Compared to newer electric cars, it’s clear to see how technology has moved on with a range of just 93 miles claimed by Peugeot, although it’ll only take seven hours to recharge its modest battery pack.

There’s space inside the Ion for four, but the narrow bodywork makes it a tad cosy as well as making it feel less stable to drive than the cheaper Renault Zoe.

Parkers star rating: 3
Prices from: £15,995 (including PiCG deduction) with finance deals available
Range: 93 miles
Domestic charge time*: 7 hours
Boot size: 166 litres
Equipment highlights: 15-inch alloy wheels, climate control, privacy glass, automatic headlights and electric windows.

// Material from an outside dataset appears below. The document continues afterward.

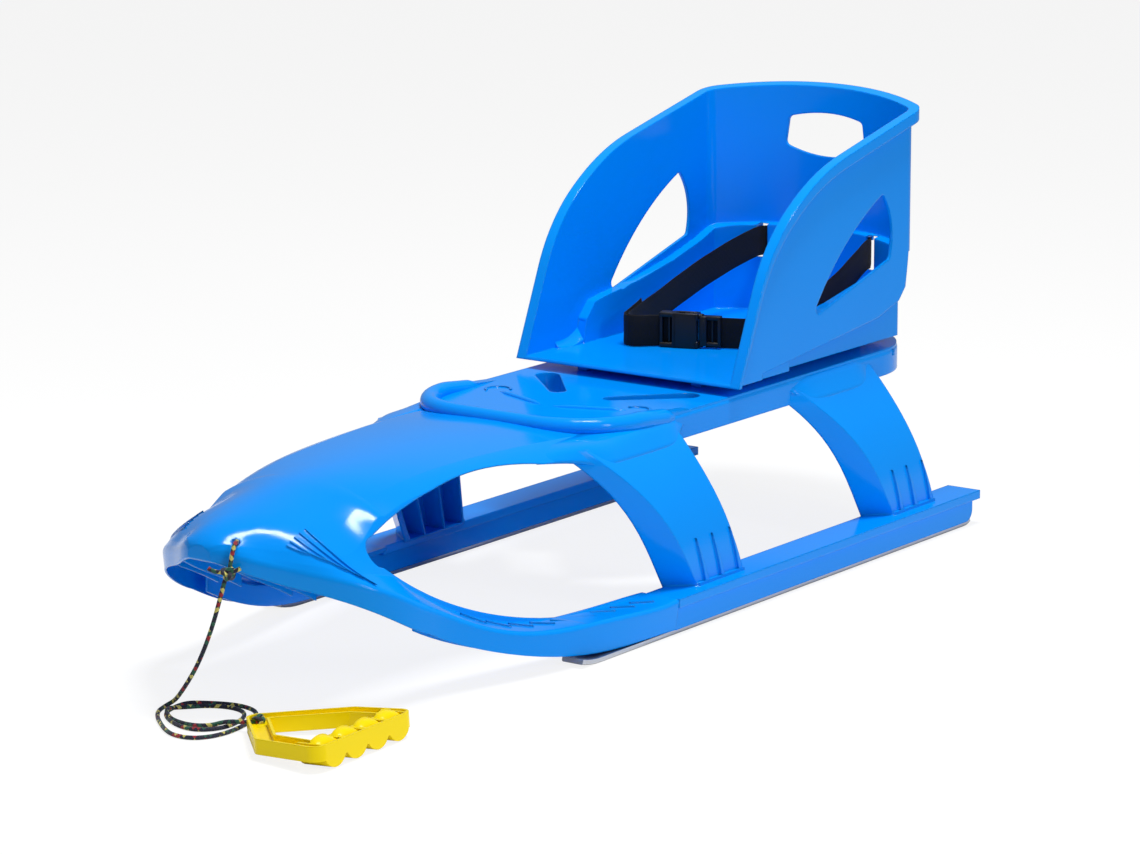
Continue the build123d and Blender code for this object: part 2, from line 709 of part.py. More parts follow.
# What is cut from below: the space between tub and wings, and the skins below the skirt's edge
with BuildPart() as under_tub:
    with BuildSketch(Plane.XY.offset(seat_under_z - 10)):
        with BuildLine():
            seat_plan(-seat_wall)
        make_face()
        with BuildLine():
            seat_plan(-tub_step)
        make_face(mode=Mode.SUBTRACT)
    extrude(amount=seat_height)
    with BuildSketch(Plane.YZ.offset(-seat_half_width - 20)):
        with BuildLine():
            hollow_edge = [(tub_edge[0][0] + tub_wall, tub_edge[0][1])] + tub_edge[1:]
            side_slab_outline(hollow_edge, tub_wall, seat_under_z - 10)
        make_face()
    extrude(amount=2 * seat_half_width + 40, mode=Mode.INTERSECT)
with BuildPart() as under_skirt:
    with BuildSketch(Plane.XY.offset(seat_under_z - 10)):
        with BuildLine():
            seat_plan(20)
        make_face()
        with BuildLine():
            seat_plan(-tub_step)
        make_face(mode=Mode.SUBTRACT)
    extrude(amount=seat_height)
    with BuildSketch(Plane.YZ.offset(-seat_half_width - 30)):
        with BuildLine():
            side_slab_outline(skirt_edge, 0, seat_under_z - 10)
        make_face()
    extrude(amount=2 * seat_half_width + 60, mode=Mode.INTERSECT)

with BuildPart() as seat_whole:
    add(seat_shell.part)
    add(tub.part)
    add(under_tub.part, mode=Mode.SUBTRACT)
    add(under_skirt.part, mode=Mode.SUBTRACT)
    add(flange.part)
    # Sail-shaped window in each wing
    with BuildSketch(Plane.YZ.offset(-seat_half_width - 20)):
        with BuildLine():
            ThreePointArc(window_apex, (337.5, 309.5), window_front)
            Line(window_front, window_rear)
            ThreePointArc(window_rear, (434.5, 316), window_apex)
        make_face()
        fillet(vertices(), window_corner)
    extrude(amount=2 * seat_half_width + 40, mode=Mode.SUBTRACT)
    # Hand hole and belt slots through the back
    with BuildSketch(across(tail_y + 10)):
        with BuildLine():
            top_x, top_z = back_hole_top
            low_x, low_z = back_hole_low
            Line((-low_x, low_z), (-top_x, top_z))
            ThreePointArc((-top_x, top_z), (0, back_hole_bows[0]), (top_x, top_z))
            Line((top_x, top_z), (low_x, low_z))
            ThreePointArc((low_x, low_z), (0, back_hole_bows[1]), (-low_x, low_z))
        make_face()
        fillet(vertices(), back_hole_corner)
        with Locations((slot_x, slot_z), (-slot_x, slot_z)):
            Rectangle(slot_width, slot_height)
    extrude(amount=90, mode=Mode.SUBTRACT)
    # Two rest ribs under the pan, which stand on the deck
    with BuildSketch(Plane.XY.offset(deck_top_z + seat_gap)):
        with Locations((rest_x, rest_y), (-rest_x, rest_y)):
            Rectangle(rest_width, rest_length)
    extrude(amount=seat_under_z - deck_top_z - seat_gap)
seat_whole.part.label = "seat_shell"
export_step(seat_whole.part, "parts/seat_shell.step")

# Lap belt: straps on edge from the slots to the buckle, one webbing behind the back
belt_routes = {
    "belt_right": [
        (-69.0, 484.0, 279.0), (-71.0, 469.0, 278.0), (-76.0, 430.0, 267.0), (-80.0, 360.0, 250.0),
        (-76.0, 290.0, 229.0), (-66.0, 248.0, 220.0), (-57.0, 243.0, 219.0), (-49.0, 250.0, 219.0),
        (-43.0, 259.0, 219.0),
    ],
    "belt_left": [
        (69.0, 484.0, 279.0), (71.0, 469.0, 278.0), (78.0, 430.0, 264.0), (82.0, 360.0, 241.0),
        (78.0, 326.0, 228.0), (60.0, 303.0, 220.0), (30.0, 288.0, 219.0),
    ],
}


def strap_planes(route):
    """Planes across a strap at each point of its route, with their y upright."""
    points = [Vector(*point) for point in route]
    last = len(points) - 1
    planes = []
    for i, point in enumerate(points):
        way = (points[min(i + 1, last)] - points[max(i - 1, 0)]).normalized()
        side = way.cross(Vector(0, 0, 1)).normalized()
        planes.append(Plane(point, x_dir=side, z_dir=way))
    return planes


for name, route in belt_routes.items():
    side = 1 if route[0][0] > 0 else -1
    with BuildPart() as belt:
        for plane in strap_planes(route):
            with BuildSketch(plane):
                Rectangle(belt_thick, belt_width)
        loft(ruled=True)
        with BuildSketch(Plane.XY.offset(slot_z - belt_width / 2)):
            with BuildLine():
                seat_plan(belt_thick + seat_gap - tub_step)
            make_face()
            with BuildLine():
                seat_plan(seat_gap - tub_step)
            make_face(mode=Mode.SUBTRACT)
            with Locations((side * (slot_x + belt_thick) / 2, seat_back_y)):
                Rectangle(slot_x + belt_thick, 60, mode=Mode.INTERSECT)
        extrude(amount=belt_width)
        with BuildSketch(Plane.XY.offset(slot_z - belt_width / 2)):
            with Locations((side * slot_x, 488)):
                Rectangle(belt_thick, 13)
        extrude(amount=belt_width)
    belt.part.label = name
    export_step(belt.part, f"parts/{name}.step")

# Side-release buckle: housing and tongue on one line
buckle_axis = Vector(74.0, 28.0, 0).normalized()
buckle_start = Vector(-42.5, 259.5, 219.0)
buckle_plane = Plane(buckle_start, x_dir=Vector(0, 0, 1).cross(buckle_axis), z_dir=buckle_axis)
housing_length = 40.0
tongue_length = 34.0
with BuildPart() as buckle_housing:
    with BuildSketch(buckle_plane):
        RectangleRounded(14, 30, 4)
    extrude(amount=housing_length)
with BuildPart() as buckle_tongue:
    with BuildSketch(buckle_plane.offset(housing_length)):
        RectangleRounded(10, 26, 3)
    extrude(amount=tongue_length)


def corner_radii(points):
    """Radius at each inner point: 0.45 of the shorter run over the tangent of half the turn."""
    radii = []
    for before, here, after in zip(points, points[1:], points[2:]):
        run_in = Vector(*here) - Vector(*before)
        run_out = Vector(*after) - Vector(*here)
        turn = run_in.get_angle(run_out)
        radii.append(0.45 * min(run_in.length, run_out.length) / tan(radians(turn) / 2))
    return radii


# Rope: round the lip of the nose through the hole, down to the floor, and on to the grip
rope_routes = {
    "rope_loop": [
        (32.3, -519.5, 138.0), (33.5, -516.5, 155.5), (31.3, -507.3, 162.2), (24.0, -501.7, 152.4),
        (21.5, -500.5, 137.0), (25.5, -507.0, 123.0), (30.0, -517.5, 129.5),
    ],
    "rope_hanging": [
        (29.5, -523.0, 128.0), (26.0, -527.5, 108.0), (21.5, -531.0, 88.0), (14.5, -534.0, 67.0),
        (5.5, -536.5, 46.5), (-5.0, -540.5, 28.0), (-15.5, -547.0, 14.0), (-22.0, -558.0, 7.0),
    ],
    "rope_end": [(58.0, -556.0, 5.0), (67.0, -548.0, 7.2), (79.0, -540.0, 7.5)],
}
ropes = {}
for name, route in rope_routes.items():
    route_radii = corner_radii(route)
    with BuildPart() as rope:
        with BuildLine():
            rope_line = FilletPolyline(*route, radius=route_radii)
        with BuildSketch(Plane(rope_line @ 0, z_dir=rope_line % 0)):
            Circle(rope_d / 2)
        sweep(path=rope_line)
    filled = rope.part.volume / (rope_line.length * pi * rope_d**2 / 4)
    print(name, "radii", [round(radius, 1) for radius in route_radii])
    print(name, "length", round(rope_line.length, 1), "filled", round(filled, 4))
    ropes[name] = rope.part
    rope.part.label = name
    export_step(rope.part, f"parts/{name}.step")

with BuildPart() as rope_knot:
    with Locations(knot_centre):
        Sphere(knot_r)
    add(ropes["rope_loop"], mode=Mode.SUBTRACT)
    add(ropes["rope_hanging"], mode=Mode.SUBTRACT)

with BuildPart() as rope_coil:
    with BuildSketch(Plane.XY):
        with Locations(coil_centre):
            Circle(coil_outer)
            Circle(coil_inner, mode=Mode.SUBTRACT)
    extrude(amount=coil_height)
    fillet(rope_coil.edges(), 1.9)
    add(ropes["rope_hanging"], mode=Mode.SUBTRACT)
    add(ropes["rope_end"], mode=Mode.SUBTRACT)

# Hand grip: a five-sided frame of open channel with finger lobes under one bar
with BuildSketch() as grip_ring:
    with BuildLine():
        Polyline(*grip_corners, close=True)
    make_face()
    fillet(vertices(), grip_corner)
    offset(amount=-grip_bar, mode=Mode.SUBTRACT)
with BuildSketch() as grip_channel:
    with BuildLine():
        Polyline(*grip_corners, close=True)
    make_face()
    fillet(vertices(), grip_corner)
    offset(amount=-grip_wall)
    with BuildSketch(mode=Mode.SUBTRACT):
        with BuildLine():
            Polyline(*grip_corners, close=True)
        make_face()
        fillet(vertices(), grip_corner)
        offset(amount=grip_wall - grip_bar)

bar_start, bar_end = Vector(*grip_corners[2]), Vector(*grip_corners[3])
bar_way = (bar_end - bar_start).normalized()
bar_in = Vector(bar_way.Y, -bar_way.X)
finger_pitch = ((bar_end - bar_start).length - grip_bar) / finger_count
finger_places = []
for i in range(finger_count):
    along = grip_bar / 2 + (i + 0.5) * finger_pitch
    place = bar_start + bar_way * along + bar_in * grip_bar / 2
    finger_places.append(Vector(place.X, place.Y, finger_r - finger_drop))

with BuildPart() as finger_lobes:
    for place in finger_places:
        with BuildSketch(Plane(place, x_dir=bar_way, z_dir=bar_in)):
            Circle(finger_r)
        extrude(amount=grip_bar, both=True)
    with BuildPart(mode=Mode.INTERSECT):
        with BuildSketch(Plane.XY.offset(-finger_drop - 1)):
            add(grip_ring.sketch)
        extrude(amount=grip_height + finger_drop + 1)
with BuildPart() as finger_pockets:
    for place in finger_places:
        with BuildSketch(Plane(place, x_dir=bar_way, z_dir=bar_in)):
            Circle(finger_r - grip_wall)
        extrude(amount=grip_bar, both=True)
    with BuildPart(mode=Mode.INTERSECT):
        with BuildSketch(Plane.XY.offset(-finger_drop - 1)):
            add(grip_channel.sketch)
        extrude(amount=grip_height + finger_drop + 2)

with BuildPart() as grip_flat:
    with BuildSketch(Plane.XY):
        add(grip_ring.sketch)
    extrude(amount=grip_height)
    with BuildSketch(Plane.XY.offset(grip_web_z + grip_wall)):
        add(grip_channel.sketch)
    extrude(amount=grip_height, mode=Mode.SUBTRACT)
    with BuildSketch(Plane.XY.offset(-1)):
        add(grip_channel.sketch)
    extrude(amount=grip_web_z + 1, mode=Mode.SUBTRACT)
    add(finger_lobes.part)
    add(finger_pockets.part, mode=Mode.SUBTRACT)

# The grip lies on its left tip and on the lobes, so it leans a little
grip_tip = Vector(*grip_corners[0])
lobe_reach = abs((bar_start - grip_tip).dot(bar_in)) - grip_bar
grip_lean = degrees(asin(finger_drop / lobe_reach))
grip_hinge = Axis(grip_tip, (bar_way.X, bar_way.Y, 0))
with BuildPart() as pull_handle:
    add(grip_flat.part.rotate(grip_hinge, grip_lean))
    add(ropes["rope_end"], mode=Mode.SUBTRACT)

for name, part in {
    "buckle_housing": buckle_housing.part,
    "buckle_tongue": buckle_tongue.part,
    "rope_knot": rope_knot.part,
    "rope_coil": rope_coil.part,
    "pull_handle": pull_handle.part,
}.items():
    part.label = name
    export_step(part, f"parts/{name}.step")
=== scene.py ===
# %% [markdown]
# Snow sled with a child seat, dressed for a product picture.
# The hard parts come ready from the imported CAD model. This script sets the camera, lays the
# pull rope, weaves the lap belt, adds the soft swellings that the plain solids lack, and then
# gives every piece its finish and lights the scene.
# Everything is in metres, with the nose towards -Y, the sled's left side at +X and Z up.

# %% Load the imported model
from math import cos, pi, radians, sin

import bmesh
import bpy
from mathutils import Matrix, Vector


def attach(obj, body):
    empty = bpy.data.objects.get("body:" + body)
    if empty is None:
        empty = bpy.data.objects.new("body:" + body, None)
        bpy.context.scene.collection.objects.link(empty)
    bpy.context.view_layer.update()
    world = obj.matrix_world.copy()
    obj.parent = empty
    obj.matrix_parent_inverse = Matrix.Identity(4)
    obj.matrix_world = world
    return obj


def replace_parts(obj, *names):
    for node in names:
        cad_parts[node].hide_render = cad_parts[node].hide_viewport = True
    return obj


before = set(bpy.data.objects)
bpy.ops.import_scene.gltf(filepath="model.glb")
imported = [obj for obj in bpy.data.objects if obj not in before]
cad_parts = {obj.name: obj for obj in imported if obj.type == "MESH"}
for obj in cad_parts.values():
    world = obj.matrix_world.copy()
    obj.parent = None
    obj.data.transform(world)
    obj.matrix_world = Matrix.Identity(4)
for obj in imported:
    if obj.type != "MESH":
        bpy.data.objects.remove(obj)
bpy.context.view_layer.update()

# %% [markdown]
# The camera stands where the photographer stood: a little over four metres away, ahead of the
# sled and to its left, and a little above it. A long lens keeps the sled's sides nearly parallel.
# A camera could be set by eye, but this one was fitted to the sled's straight edges, so its place
# and turn are plain numbers.

# %% Camera
scene = bpy.context.scene
view_azimuth, view_elevation, view_roll = 35.96, 12.42, -0.14
camera_place = (2.50549, -3.41243, 1.10135)
azimuth, elevation = radians(view_azimuth), radians(view_elevation)
away = Vector((sin(azimuth) * cos(elevation), -cos(azimuth) * cos(elevation), sin(elevation)))
camera_data = bpy.data.cameras.new("photo_camera")
camera_data.sensor_width = 36.0
camera_data.lens = 138.83
camera_data.clip_end = 50
camera = bpy.data.objects.new("photo_camera", camera_data)
scene.collection.objects.link(camera)
aim = (-away).to_track_quat("-Z", "Y").to_matrix().to_4x4()
roll = Matrix.Rotation(radians(view_roll), 4, "Z")
camera.matrix_world = Matrix.Translation(camera_place) @ aim @ roll
scene.camera = camera
print("camera", round(Vector(camera_place).length, 2), "m from the origin")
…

Kia Soul EV (14 on) electric car

Kia Soul - best electric cars

Now in its second generation, petrol- and diesel-powered versions of the Kia Soul already look unusual, so the conversion to EV format only has subtle changes to visually enhance it.

A re-profiled nose section, EV-specific alloy wheels, and an interior fitted out with white and pale grey materials give this Soul its own identity.

There’s less boot space and rear legroom than in the regular Kia Soul as the batteries are housed at the back. They’re big too offering a fine 132-mile range but will take over 10 hours to recharge on a normal domestic mains set-up.

Like the others in this quintet, the Kia Soul EV is a doddle to drive smoothly, making especially light work of the trudge of urban driving. Once again braking energy is recovered and stored as electricity in the battery pack.

It’s not cheap either at more than £25k even with the PiCG deducted, but it’s very well-equipped for the money.

Parkers star rating: 4 (for whole Soul range)
Prices from: £25,495 (including PiCG deduction) with finance deals available
Range: 132 miles
Domestic charge time*: 10-14 hours
Boot size: 281 litres
Equipment highlights: With its own dedicated EV specification, this Soul comes with cruise control, DAB radio, reversing camera, 16-inch alloy wheels, climate control and an eight-inch touchscreen with sat-nav.